1. Please revise the cover page and add a Summary Q&A to highlight that PIMCO Private Funds is a member of the Sponsor, and that PIMCO's Board designee, Mr. Weinstein, and its Board observer, Mr. Degtyar, both resigned from Capstar's Board on December 12, 2021. Disclose the reasons these individuals provided (written or oral) to the Board or its members for their resignations as well as why Mr. Weinstein could no longer support and recommend the business combination to shareholders. Also highlight PIMCO's contractual obligations pursuant to the definitive agreements entered into in connection with the Business Combination, including, as applicable, voting beneficially owned shares in favor of the Business Combination, not redeeming beneficially owned shares, and purchasing an additional $35 million of Class A shares in a private offering conducted in connection with the Business Combination transaction. To the extent that PIMCO Private Funds retain a majority of the ownership interests in the Sponsor, this status should be highlighted.

Securities and Exchange Commission

Division of Corporation Finance - Office of Life Sciences

December 22, 2021

Page 2

The Company respectfully advises the Staff that it has revised the cover page of the proxy statement/prospectus and also added a separate Question and Answer on page 16 of Amendment No. 6 to the Registration Statement in response to the Staff's comment.
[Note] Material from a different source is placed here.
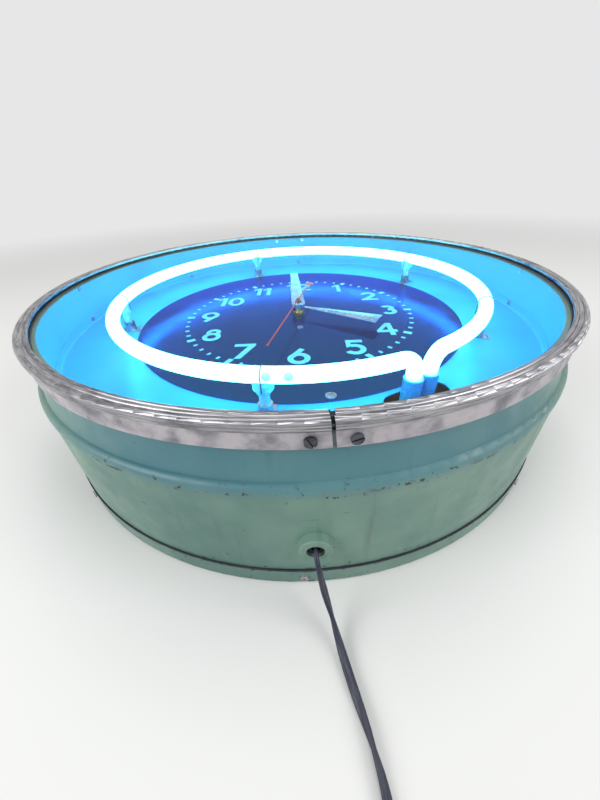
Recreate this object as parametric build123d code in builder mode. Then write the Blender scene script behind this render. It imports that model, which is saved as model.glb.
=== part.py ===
from build123d import *
import os
from math import atan2, ceil, cos, degrees, pi, radians, sin, sqrt, tan

# Neon wall clock, lying on its back: +Z is the way the dial faces, +Y points at 12 o'clock,
# and the origin is the centre of the base plane. Azimuths are in clock degrees, from 12
# o'clock through 3 o'clock. All sizes are in millimetres.

# --- Driving dimensions: case ---------------------------------------------------------
sheet = 1.2                 # gauge of the pressed steel case
bezel_radius = 330.0        # widest rib of the bezel, 26 in across
bezel_height = 181.5        # height of that rib above the base
bezel_lip_radius = 317.7    # clear opening inside the bezel
bezel_wall = 1.2
rib_width = 3.5
rib_rise = 1.1
skirt_radius = 327.3        # flat skirt under the ribs
skirt_bottom = 159.0
skirt_top = 173.0
neck_radius = 324.0         # case under the skirt
crease_radius = 328.2
crease_height = 129.0
drum_radius = 332.8         # rear drum, outside
lap_bottom = 119.8          # lower edge of the front ring where it laps the drum
lap_depth = 4.4
ledge_radius = 313.6        # inner edge of the flange that carries the glass
ledge_height = 176.0
rim_gauge = 1.4             # back cover
rim_height = 19.6
rim_corner = 2.5
foot_width = 16.0           # flat ring that the clock rests on
recess_depth = 14.2         # from the base plane to the inside of the back panel
seal_height = 2.2
cover_screw_count = 8
cover_screw_height = 10.0
hanging_spacing = 406.4     # 16 in between the two hanging holes
hanging_offset = 150.0      # of the holes above the centre
hanging_hole_radius = 4.5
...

For the Staff's information, Mr. Degtyar did not provide a reason for his resignation as Board observer. In addition, the Company notes that the PIMCO Private Funds do not have a contractual obligation prohibiting them from redeeming beneficially owned shares, as disclosed in the Registration Statement on pages 64 through 65 and 127 through 128. Further, the PIMCO Private Funds do not hold a majority of the ownership interests in the Sponsor.

Background to the Business Combination, page 98

2. Please expand your disclosure concerning the first virtual meeting conducted on December 12, 2021 to discuss the views expressed by the Board members, and if applicable, Mr. Degtyar, with regard to the potential impact of high level of redemptions and, whether the Board should continue to support the transactions. Also, expand the Background section, as applicable, to describe any concerns regarding the Business Combination, the current trends in the SPAC market, and/or Gelesis that Mr. Weinstein or Degtyar registered to the Board or any of its members from the October 21 Board meeting through to the present.

The Company respectfully advises the Staff that it has revised page 114 of Amendment No. 6 to the Registration Statement in response to the Staff's comment. For the Staff's information, other than as disclosed in Amendment No. 6, there were no additional concerns regarding the Business Combination, current trends in the SPAC market and/or Gelesis registered to the Board.

3. Please revise the second paragraph on page 108 to identify PIMCO's contractual obligations pursuant to the definitive agreements.

The Company respectfully advises the Staff that it has revised page 114 of Amendment No. 6 to the Registration Statement in response to the Staff's comment.

4. Please expand your disclosure concerning the second virtual meeting conducted on December 12, 2021 to discuss the views expressed by the Board members concerning the environment relating to redemptions. To the extent the Board discussed and considered Messrs. Weinstein's and Degtyar's resignations and its impact on the business combination transactions, please discuss.

The Company respectfully advises the Staff that it has revised pages 114 through 115 of Amendment No. 6 to the Registration Statement to reflect that the Board members all acknowledged that redemptions could be significant, which was the extent of the discussion concerning the environment relating to redemptions. For the Staff's information, at the second virtual meeting conducted on December 12, 2021, the Board acknowledged the fact of Messrs. Weinstein's and Degtyar's resignations and after the discussions disclosed in Amendment No. 6 to the Registration Statement, reaffirmed its continued support for the Business Combination.

Securities and Exchange Commission

Division of Corporation Finance - Office of Life Sciences

December 22, 2021

Page 3

Our Business Plan, page 169

5. Please revise to quantify the amount of cash that the combined company will need to raise in order to conduct the full commercial launch of Plenity. Also add a Q&A near the front of that section to highlight the impact that redemptions potentially could have on the combined company's ability to conduct operations beyond 6 months from Closing and, if applicable, to conduct a full commercial launch of Plenity. Also, reference this potential liquidity concern on the coverpage and include cross references to the new Q&A as well as your risk factor disclosure on page 56 and the "Our Business Plan" disclosure on pages 169-170.

The Company respectfully advises the Staff that it has revised the cover page and pages 19, 61, 120, 186 through 187 and 227 through 228 of Amendment No. 6 to the Registration Statement in response to the Staff's comment.

Securities and Exchange Commission

Division of Corporation Finance - Office of Life Sciences

December 22, 2021

Page 4

We hope that the foregoing has been responsive to the Staff's comments. If you have any questions or comments about this letter or need any further information, please call the undersigned of Kramer Levin Naftalis & Frankel LLP at (212) 715-9265.

Sincerely,
/s/ Christopher Auguste, Esq.
Christopher Auguste
cc: R. Stephen Hicks, Capstar Special Purpose Acquisition Corp.